┌──

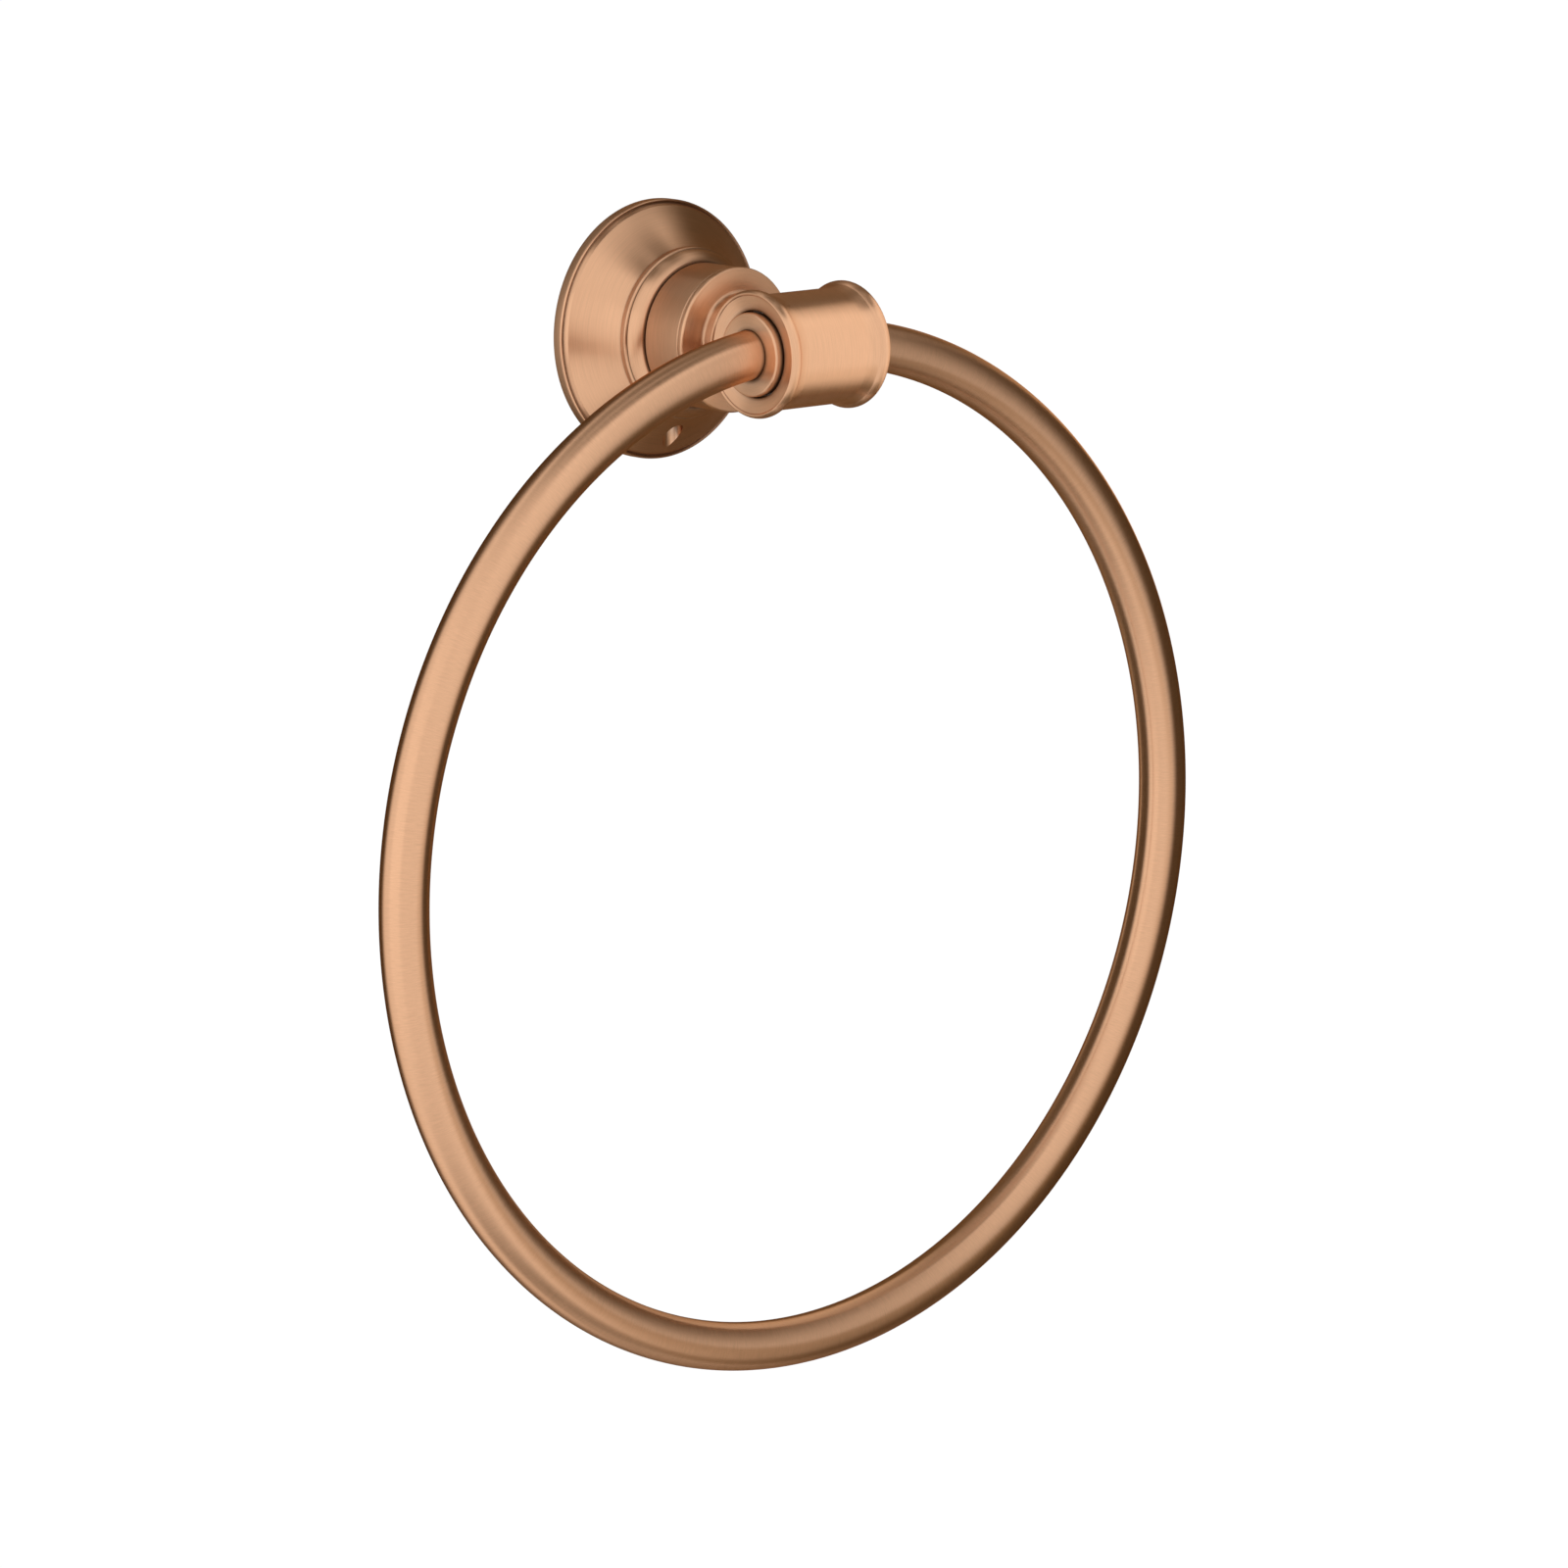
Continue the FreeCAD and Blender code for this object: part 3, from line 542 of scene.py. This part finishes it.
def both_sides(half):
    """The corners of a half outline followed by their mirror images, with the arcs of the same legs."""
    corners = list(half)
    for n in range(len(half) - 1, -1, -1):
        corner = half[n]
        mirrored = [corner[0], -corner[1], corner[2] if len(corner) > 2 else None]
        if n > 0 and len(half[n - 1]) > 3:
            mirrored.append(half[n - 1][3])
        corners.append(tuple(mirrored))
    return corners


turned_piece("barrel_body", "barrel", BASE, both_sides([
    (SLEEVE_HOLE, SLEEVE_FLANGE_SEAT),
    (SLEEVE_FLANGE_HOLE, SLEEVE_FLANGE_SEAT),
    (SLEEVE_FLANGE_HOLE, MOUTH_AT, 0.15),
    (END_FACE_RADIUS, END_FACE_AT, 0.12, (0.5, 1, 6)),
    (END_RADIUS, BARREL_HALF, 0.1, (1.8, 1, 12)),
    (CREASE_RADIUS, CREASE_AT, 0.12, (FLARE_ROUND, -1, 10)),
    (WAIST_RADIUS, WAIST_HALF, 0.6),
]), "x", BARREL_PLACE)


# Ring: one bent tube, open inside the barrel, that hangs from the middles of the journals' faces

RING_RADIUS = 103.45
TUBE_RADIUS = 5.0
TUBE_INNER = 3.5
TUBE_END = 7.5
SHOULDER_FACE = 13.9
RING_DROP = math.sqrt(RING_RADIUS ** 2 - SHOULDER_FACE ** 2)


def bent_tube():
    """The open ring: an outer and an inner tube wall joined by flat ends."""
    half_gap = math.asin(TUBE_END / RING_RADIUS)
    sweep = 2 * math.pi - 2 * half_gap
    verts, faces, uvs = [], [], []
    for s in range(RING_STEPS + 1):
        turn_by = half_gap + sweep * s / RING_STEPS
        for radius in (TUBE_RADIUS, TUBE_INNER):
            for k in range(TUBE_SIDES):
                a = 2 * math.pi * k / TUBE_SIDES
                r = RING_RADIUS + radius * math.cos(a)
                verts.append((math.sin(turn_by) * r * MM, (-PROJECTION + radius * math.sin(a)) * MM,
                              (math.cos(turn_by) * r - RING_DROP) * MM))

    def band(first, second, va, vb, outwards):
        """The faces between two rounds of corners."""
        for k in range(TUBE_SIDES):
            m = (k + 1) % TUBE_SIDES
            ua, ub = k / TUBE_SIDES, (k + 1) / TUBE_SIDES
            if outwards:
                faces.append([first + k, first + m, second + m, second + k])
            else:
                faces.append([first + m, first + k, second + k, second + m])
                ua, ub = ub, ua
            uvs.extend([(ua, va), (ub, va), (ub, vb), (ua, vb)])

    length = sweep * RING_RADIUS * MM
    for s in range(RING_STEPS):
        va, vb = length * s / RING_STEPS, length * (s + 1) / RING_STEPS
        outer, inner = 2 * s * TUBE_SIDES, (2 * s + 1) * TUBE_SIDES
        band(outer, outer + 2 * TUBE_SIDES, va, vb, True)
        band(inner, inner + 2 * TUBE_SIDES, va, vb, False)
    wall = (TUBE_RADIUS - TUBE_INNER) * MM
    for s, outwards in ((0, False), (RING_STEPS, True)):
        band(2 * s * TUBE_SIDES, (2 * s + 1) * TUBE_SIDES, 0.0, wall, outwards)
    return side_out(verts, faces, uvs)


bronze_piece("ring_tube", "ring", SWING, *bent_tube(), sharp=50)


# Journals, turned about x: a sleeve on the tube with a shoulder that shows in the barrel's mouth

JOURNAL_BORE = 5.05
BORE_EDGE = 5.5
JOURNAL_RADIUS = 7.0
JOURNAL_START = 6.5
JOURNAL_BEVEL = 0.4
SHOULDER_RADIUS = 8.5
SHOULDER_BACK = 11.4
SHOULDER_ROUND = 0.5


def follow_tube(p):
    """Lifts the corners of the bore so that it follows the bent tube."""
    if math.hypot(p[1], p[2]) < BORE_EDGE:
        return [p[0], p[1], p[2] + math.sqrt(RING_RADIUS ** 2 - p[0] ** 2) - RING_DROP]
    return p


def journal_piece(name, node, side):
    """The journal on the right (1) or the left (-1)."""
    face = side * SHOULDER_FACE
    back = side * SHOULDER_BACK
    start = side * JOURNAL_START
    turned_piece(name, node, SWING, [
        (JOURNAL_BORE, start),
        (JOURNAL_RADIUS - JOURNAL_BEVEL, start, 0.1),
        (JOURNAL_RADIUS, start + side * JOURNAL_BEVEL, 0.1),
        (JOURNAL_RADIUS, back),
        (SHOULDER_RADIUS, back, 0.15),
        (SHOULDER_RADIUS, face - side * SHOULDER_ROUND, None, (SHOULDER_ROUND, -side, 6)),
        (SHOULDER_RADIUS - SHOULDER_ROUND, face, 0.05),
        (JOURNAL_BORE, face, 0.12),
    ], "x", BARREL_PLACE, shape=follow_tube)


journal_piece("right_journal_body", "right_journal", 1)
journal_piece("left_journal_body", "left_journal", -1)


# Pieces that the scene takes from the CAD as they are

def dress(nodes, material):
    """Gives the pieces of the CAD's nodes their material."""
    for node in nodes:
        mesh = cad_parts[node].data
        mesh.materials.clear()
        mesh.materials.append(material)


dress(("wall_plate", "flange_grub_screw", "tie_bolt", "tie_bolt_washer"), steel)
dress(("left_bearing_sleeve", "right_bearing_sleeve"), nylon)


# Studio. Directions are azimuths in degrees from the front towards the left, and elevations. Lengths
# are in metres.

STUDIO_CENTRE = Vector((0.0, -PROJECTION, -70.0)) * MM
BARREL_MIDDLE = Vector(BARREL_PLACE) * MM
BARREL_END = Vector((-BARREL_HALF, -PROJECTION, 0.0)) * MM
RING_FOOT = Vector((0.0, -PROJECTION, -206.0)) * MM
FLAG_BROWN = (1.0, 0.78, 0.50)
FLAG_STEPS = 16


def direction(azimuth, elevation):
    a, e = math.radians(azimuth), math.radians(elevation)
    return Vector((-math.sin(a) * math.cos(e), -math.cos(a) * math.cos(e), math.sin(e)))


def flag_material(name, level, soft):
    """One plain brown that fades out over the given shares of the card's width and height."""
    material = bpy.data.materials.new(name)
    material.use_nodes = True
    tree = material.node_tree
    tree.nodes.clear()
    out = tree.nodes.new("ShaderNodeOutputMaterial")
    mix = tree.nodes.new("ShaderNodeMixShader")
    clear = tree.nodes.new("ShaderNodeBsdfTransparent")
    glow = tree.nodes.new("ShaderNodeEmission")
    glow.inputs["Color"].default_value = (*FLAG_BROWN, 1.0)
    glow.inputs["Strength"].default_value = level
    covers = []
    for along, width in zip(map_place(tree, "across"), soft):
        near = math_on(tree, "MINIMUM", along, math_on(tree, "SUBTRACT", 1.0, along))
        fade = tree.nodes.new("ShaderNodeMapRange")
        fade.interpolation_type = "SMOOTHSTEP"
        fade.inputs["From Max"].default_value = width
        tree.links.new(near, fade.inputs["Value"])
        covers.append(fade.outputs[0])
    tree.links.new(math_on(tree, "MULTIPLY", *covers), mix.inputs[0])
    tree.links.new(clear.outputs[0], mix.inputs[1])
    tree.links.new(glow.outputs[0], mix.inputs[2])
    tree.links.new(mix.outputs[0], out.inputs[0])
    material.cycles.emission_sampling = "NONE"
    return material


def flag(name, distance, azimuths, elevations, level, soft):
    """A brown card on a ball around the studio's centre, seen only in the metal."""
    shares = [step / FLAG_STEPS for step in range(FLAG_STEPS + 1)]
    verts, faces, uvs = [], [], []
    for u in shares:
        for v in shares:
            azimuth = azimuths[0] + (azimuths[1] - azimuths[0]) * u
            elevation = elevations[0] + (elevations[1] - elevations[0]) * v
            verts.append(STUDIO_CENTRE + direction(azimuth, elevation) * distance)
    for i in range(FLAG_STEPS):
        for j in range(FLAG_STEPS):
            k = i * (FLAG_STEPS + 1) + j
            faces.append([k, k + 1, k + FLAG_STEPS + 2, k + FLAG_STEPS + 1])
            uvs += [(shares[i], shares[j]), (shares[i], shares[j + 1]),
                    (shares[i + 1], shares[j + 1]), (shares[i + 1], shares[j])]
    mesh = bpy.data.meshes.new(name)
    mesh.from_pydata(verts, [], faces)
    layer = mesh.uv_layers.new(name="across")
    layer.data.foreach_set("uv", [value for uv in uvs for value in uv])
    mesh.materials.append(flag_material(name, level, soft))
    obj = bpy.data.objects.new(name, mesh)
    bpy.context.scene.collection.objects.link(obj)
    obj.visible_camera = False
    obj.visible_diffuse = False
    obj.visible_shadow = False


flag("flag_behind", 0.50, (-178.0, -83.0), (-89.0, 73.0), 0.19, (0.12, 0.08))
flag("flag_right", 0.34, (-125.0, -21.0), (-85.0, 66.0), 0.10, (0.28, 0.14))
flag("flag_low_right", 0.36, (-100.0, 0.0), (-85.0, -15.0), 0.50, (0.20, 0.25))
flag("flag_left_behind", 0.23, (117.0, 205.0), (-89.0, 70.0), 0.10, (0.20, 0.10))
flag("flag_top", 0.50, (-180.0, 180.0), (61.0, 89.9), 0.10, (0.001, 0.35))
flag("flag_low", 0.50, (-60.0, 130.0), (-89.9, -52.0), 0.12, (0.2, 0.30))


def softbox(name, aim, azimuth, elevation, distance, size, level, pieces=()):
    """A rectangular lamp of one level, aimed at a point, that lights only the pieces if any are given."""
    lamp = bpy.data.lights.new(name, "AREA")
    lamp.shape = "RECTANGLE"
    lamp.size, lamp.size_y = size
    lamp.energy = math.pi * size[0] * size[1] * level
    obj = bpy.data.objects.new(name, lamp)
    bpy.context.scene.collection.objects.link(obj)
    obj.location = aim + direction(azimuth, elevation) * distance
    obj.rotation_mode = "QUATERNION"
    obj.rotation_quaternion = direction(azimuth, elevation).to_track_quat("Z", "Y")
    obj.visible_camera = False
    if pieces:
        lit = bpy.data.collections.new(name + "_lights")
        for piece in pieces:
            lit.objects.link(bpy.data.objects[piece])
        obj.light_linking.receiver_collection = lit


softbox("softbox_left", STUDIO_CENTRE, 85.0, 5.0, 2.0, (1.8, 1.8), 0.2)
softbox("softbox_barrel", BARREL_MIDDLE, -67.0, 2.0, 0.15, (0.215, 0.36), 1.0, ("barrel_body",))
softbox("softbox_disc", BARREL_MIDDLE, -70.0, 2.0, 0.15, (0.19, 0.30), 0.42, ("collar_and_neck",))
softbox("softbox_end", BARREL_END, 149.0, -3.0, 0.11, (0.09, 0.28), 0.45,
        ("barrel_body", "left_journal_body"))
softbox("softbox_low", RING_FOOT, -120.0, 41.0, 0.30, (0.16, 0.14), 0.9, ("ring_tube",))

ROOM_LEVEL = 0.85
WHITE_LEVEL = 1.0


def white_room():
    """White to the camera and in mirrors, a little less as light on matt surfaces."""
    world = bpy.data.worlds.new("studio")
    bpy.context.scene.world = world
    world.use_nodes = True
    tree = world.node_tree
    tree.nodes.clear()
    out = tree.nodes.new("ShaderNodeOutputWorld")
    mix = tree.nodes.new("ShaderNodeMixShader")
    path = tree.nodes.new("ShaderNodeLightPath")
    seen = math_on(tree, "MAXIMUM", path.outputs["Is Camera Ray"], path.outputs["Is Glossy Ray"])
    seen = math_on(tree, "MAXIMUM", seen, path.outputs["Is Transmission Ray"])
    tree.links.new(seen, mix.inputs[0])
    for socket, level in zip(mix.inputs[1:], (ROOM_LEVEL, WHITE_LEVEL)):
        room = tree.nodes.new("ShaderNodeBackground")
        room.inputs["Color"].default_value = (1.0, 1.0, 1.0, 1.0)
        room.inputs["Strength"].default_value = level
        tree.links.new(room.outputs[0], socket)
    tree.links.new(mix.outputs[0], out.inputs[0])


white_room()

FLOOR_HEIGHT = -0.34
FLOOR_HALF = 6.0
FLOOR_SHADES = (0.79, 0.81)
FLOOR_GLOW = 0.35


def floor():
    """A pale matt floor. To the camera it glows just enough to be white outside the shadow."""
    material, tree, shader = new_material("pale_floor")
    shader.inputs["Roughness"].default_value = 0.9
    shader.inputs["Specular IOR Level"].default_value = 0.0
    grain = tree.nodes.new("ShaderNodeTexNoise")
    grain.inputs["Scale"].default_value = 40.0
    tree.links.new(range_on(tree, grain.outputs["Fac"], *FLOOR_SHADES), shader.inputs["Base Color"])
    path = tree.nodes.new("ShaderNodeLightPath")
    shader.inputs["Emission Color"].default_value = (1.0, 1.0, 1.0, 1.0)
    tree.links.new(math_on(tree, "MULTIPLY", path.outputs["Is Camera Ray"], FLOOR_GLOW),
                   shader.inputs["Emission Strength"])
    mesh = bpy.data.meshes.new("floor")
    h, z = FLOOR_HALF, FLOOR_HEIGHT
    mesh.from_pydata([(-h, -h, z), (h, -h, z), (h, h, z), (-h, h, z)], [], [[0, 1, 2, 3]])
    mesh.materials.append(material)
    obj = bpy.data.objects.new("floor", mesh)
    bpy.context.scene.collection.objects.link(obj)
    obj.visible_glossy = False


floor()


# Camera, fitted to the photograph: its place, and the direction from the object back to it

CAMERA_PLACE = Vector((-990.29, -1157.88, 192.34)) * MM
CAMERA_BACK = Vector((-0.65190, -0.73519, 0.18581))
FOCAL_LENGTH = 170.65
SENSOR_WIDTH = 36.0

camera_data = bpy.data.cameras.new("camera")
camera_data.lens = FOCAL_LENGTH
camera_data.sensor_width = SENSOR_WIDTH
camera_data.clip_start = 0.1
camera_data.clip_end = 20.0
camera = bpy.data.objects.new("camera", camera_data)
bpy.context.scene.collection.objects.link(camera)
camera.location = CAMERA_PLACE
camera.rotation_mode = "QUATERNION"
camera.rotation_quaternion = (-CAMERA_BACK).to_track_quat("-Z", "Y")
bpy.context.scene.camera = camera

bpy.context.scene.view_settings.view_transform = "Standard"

└──

The lines above from the one containing "mesh = cad_parts[node].data" through the one containing "return Vector((-math.sin(a) *" are to be set down exactly, and no others.

| Result of this exercise |
        mesh = cad_parts[node].data
        mesh.materials.clear()
        mesh.materials.append(material)


dress(("wall_plate", "flange_grub_screw", "tie_bolt", "tie_bolt_washer"), steel)
dress(("left_bearing_sleeve", "right_bearing_sleeve"), nylon)


# Studio. Directions are azimuths in degrees from the front towards the left, and elevations. Lengths
# are in metres.

STUDIO_CENTRE = Vector((0.0, -PROJECTION, -70.0)) * MM
BARREL_MIDDLE = Vector(BARREL_PLACE) * MM
BARREL_END = Vector((-BARREL_HALF, -PROJECTION, 0.0)) * MM
RING_FOOT = Vector((0.0, -PROJECTION, -206.0)) * MM
FLAG_BROWN = (1.0, 0.78, 0.50)
FLAG_STEPS = 16


def direction(azimuth, elevation):
    a, e = math.radians(azimuth), math.radians(elevation)
    return Vector((-math.sin(a) * math.cos(e), -math.cos(a) * math.cos(e), math.sin(e)))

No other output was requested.